What is the problem about the fact that you can’t have faith in everything? Why even have faith in anything at all?
Because at some level just about all experience requires faith, i.e. the assumption of a model of reality absent proof or testing.
Do you disagree? Do you question every single experience in your life endlessly and constantly collect evidentiary data to model the probabilities in a conscious manner?
You’ve set up a false dichotomy. Not having faith does not require you to question everything endlessly and constantly collect evidence. The laws of nature do not change that fast: they are, on the whole, uniform. If you don’t believe in the uniformity of nature, then yes I believe that you can’t know anything. But that’s your assumption, not mine.
I respect the fact that you assume this, but like you said, it is your assumption, not mine. One might even take it as an article of faith: faith in a particular materialistic, scientific view that sees mechansitic rules, laws, and prediction/control as the criteria by which approaches to the human condition shall be evaluated.
This is ok. When we recognize our biases and articles of faith, we can understand the context for the truths we adopt. I see your critique of Dawkins as orbiting around this argument, in fact. It’s up to us what we construct in order to accept and judge reality; to me, that’s the basis for freedom of conscience.
“I respect the fact that you assume this, but like you said, it is your assumption, not mine.”
It is not an an “assumption.” It is a prerequisite for any knowledge. By saying it is an assumption, you have just refuted yourself.
“One might even take it as an article of faith”
I don’t even know what faith means, so I can’t really agree or disagree. If by faith you mean belief in the unseen, then it is clearly false, as I can observe the uniformity of nature for myself.
“I see your critique of Dawkins as orbiting around this argument, in fact.”
False. Dawkins and I both agree with the scientific method and the uniformity of nature. You don’t. You are not even anywhere near this discussion.
You can only observe that nature has had certain uniformities in the past, and even this is not really an observation but a way of defining the uniformities such that they can be observed to have existed. Your assumption is that the uniformities you observed, as you defined them, will continue to exist in the future. Since you haven’t observed the future yet, you can’t justify this belief based merely on observation. Presumably you have a method (Occam’s Razor?) for choosing how to define the uniformities, but the method is not a direct conclusion from observations; rather, it is something unseen in which you believe.
Shouldn’t a true skeptic be skeptical even of the very possibility of knowledge?
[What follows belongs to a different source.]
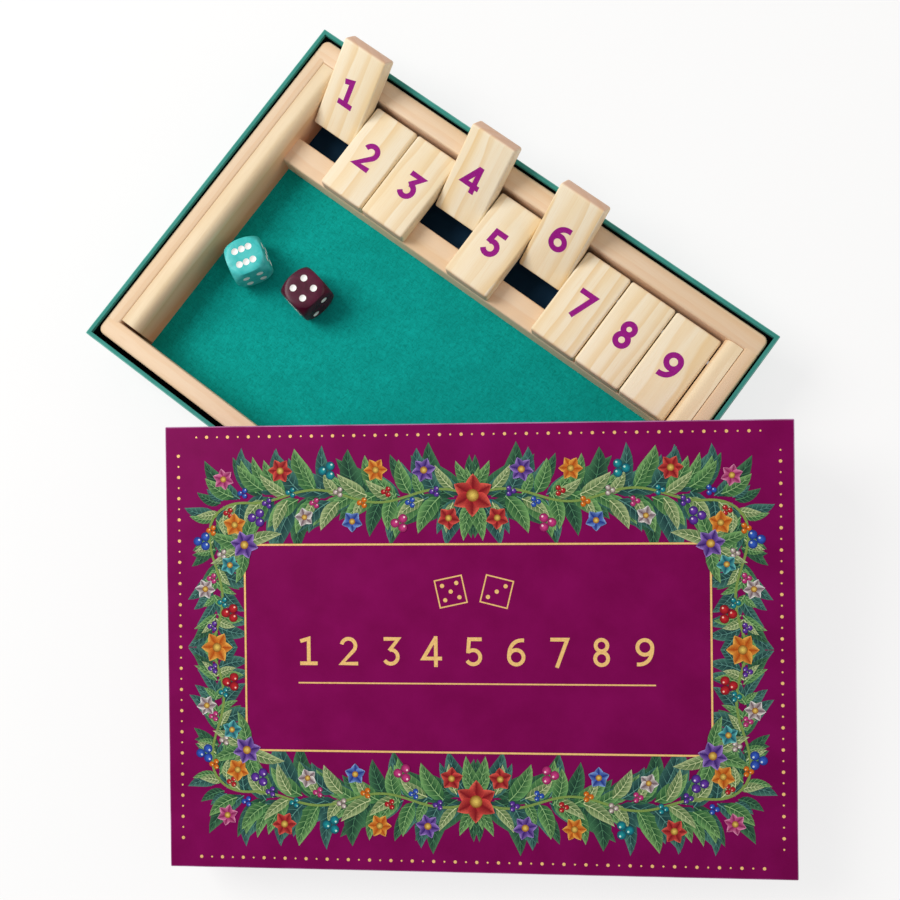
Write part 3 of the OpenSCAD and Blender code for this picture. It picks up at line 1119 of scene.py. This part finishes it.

If something is a prerequisite for any knowledge, how is that a valid reason not to doubt it?
When did I say I was a skeptic?
She was using Pasca’s Wager and Dawkins was answering her FOR the audience’s sake, so he took the time to demonstrate Pascal’s Wager. She asked him if he was wrong about her Christian God and you know this and he knew this. His answer is that he does not believe in the Christian God and therefore, he’s NOT wrong. It couldn’t be clearer that he meant that by demonstrating that her question was rhetorical without any interest in learning about “Relative” religions that claim they are right, but rather, that she was convinced she was right. The bottom line is that she was not right.